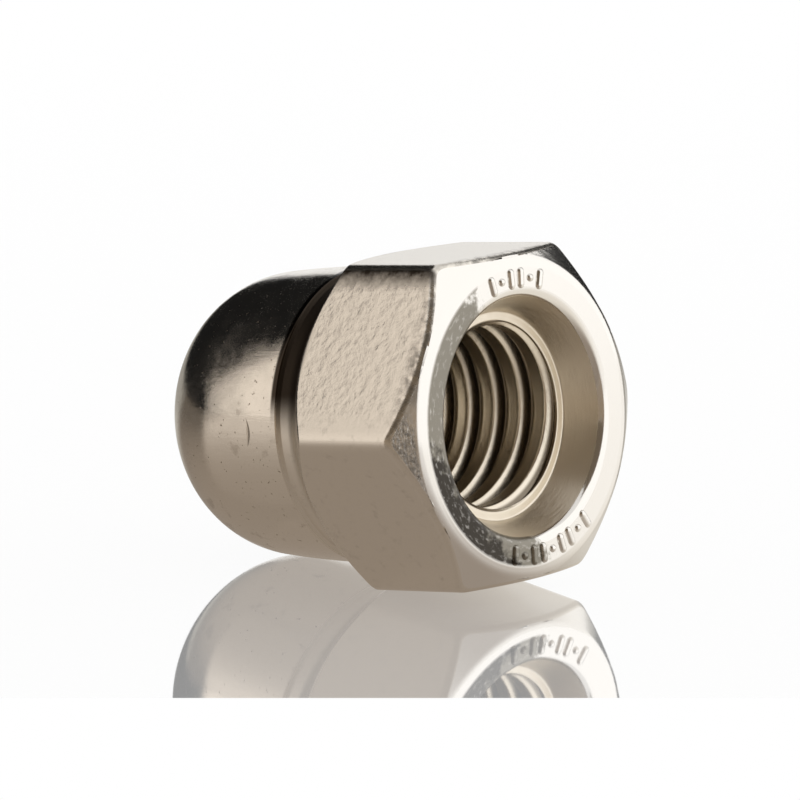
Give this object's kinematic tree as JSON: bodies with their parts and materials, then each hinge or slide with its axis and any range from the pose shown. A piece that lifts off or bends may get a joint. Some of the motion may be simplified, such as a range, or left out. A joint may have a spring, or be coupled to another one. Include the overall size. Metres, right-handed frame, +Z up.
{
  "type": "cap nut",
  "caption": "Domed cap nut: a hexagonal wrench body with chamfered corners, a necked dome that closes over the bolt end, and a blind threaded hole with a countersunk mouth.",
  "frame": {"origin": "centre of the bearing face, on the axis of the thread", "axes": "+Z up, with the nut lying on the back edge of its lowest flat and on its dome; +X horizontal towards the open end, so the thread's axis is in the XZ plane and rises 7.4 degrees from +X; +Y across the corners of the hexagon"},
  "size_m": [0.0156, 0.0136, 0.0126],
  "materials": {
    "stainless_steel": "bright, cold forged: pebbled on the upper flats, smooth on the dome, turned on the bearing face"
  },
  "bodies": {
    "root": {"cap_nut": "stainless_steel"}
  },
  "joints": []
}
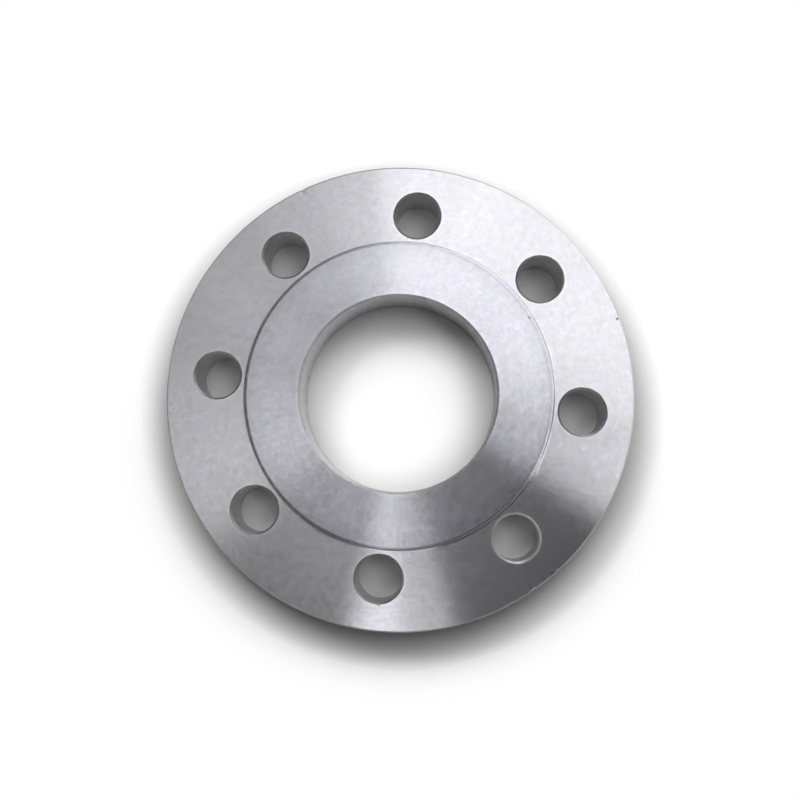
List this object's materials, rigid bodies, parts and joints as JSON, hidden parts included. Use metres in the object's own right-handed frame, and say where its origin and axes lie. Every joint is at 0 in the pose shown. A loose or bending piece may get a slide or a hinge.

**Your goal:** Copy the entries above exactly, leaving none out.

**Result:**
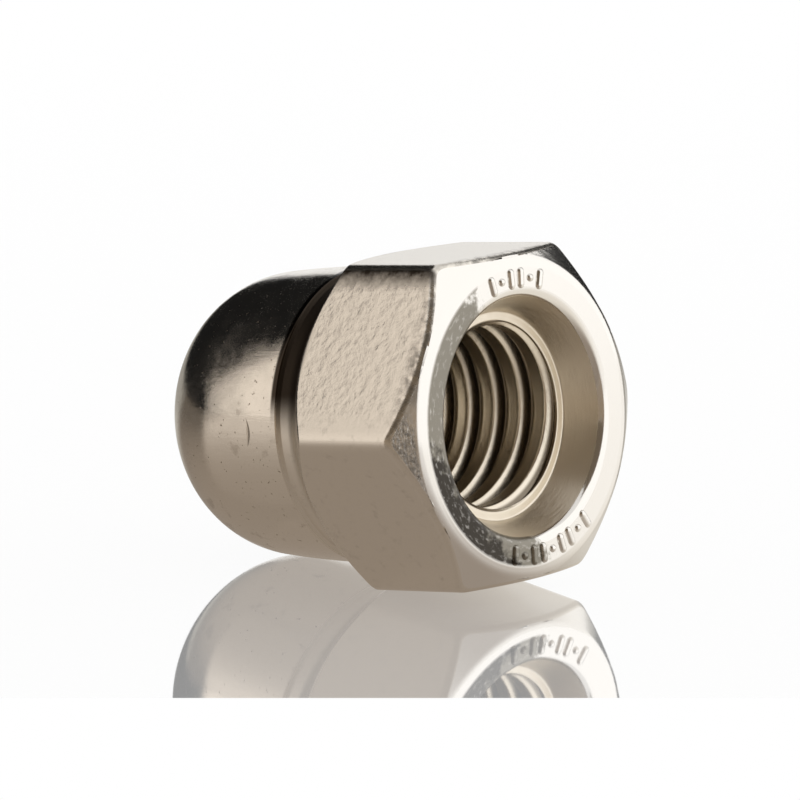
Give this object's kinematic tree as JSON: bodies with their parts and materials, then each hinge or slide with its axis and any range from the pose shown. A piece that lifts off or bends may get a joint. Some of the motion may be simplified, such as a range, or left out. A joint may have a spring, or be coupled to another one. Include the overall size. Metres, right-handed frame, +Z up.
{
  "type": "cap nut",
  "caption": "Domed cap nut: a hexagonal wrench body with chamfered corners, a necked dome that closes over the bolt end, and a blind threaded hole with a countersunk mouth.",
  "frame": {"origin": "centre of the bearing face, on the axis of the thread", "axes": "+Z up, with the nut lying on the back edge of its lowest flat and on its dome; +X horizontal towards the open end, so the thread's axis is in the XZ plane and rises 7.4 degrees from +X; +Y across the corners of the hexagon"},
  "size_m": [0.0156, 0.0136, 0.0126],
  "materials": {
    "stainless_steel": "bright, cold forged: pebbled on the upper flats, smooth on the dome, turned on the bearing face"
  },
  "bodies": {
    "root": {"cap_nut": "stainless_steel"}
  },
  "joints": []
}
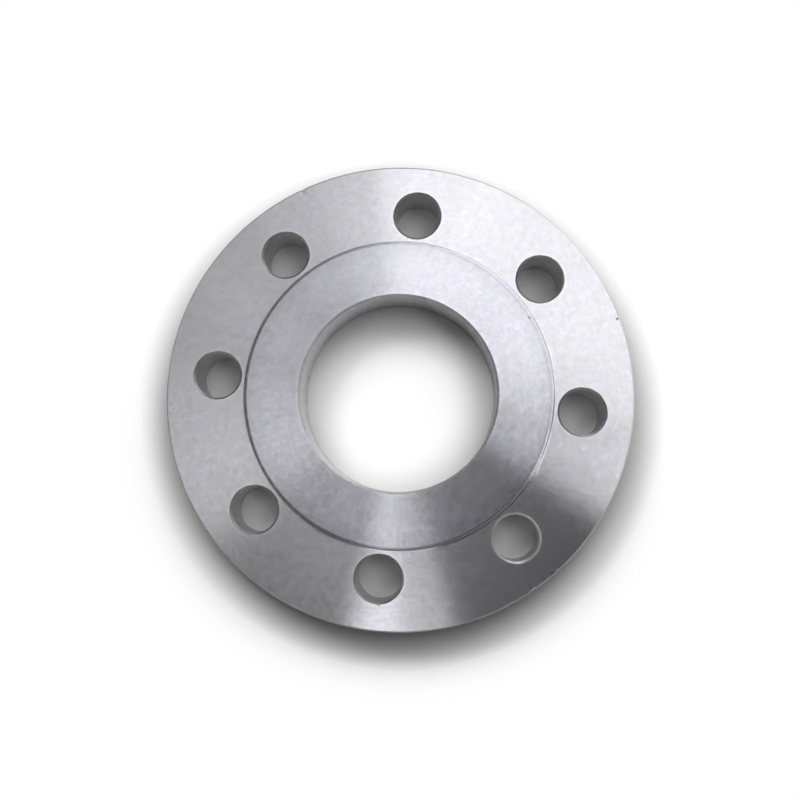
List this object's materials, rigid bodies, parts and joints as JSON, hidden parts included. Use metres in the object's own right-handed frame, and say where its origin and axes lie. Every joint is at 0 in the pose shown. A loose or bending piece may get a slide or a hinge.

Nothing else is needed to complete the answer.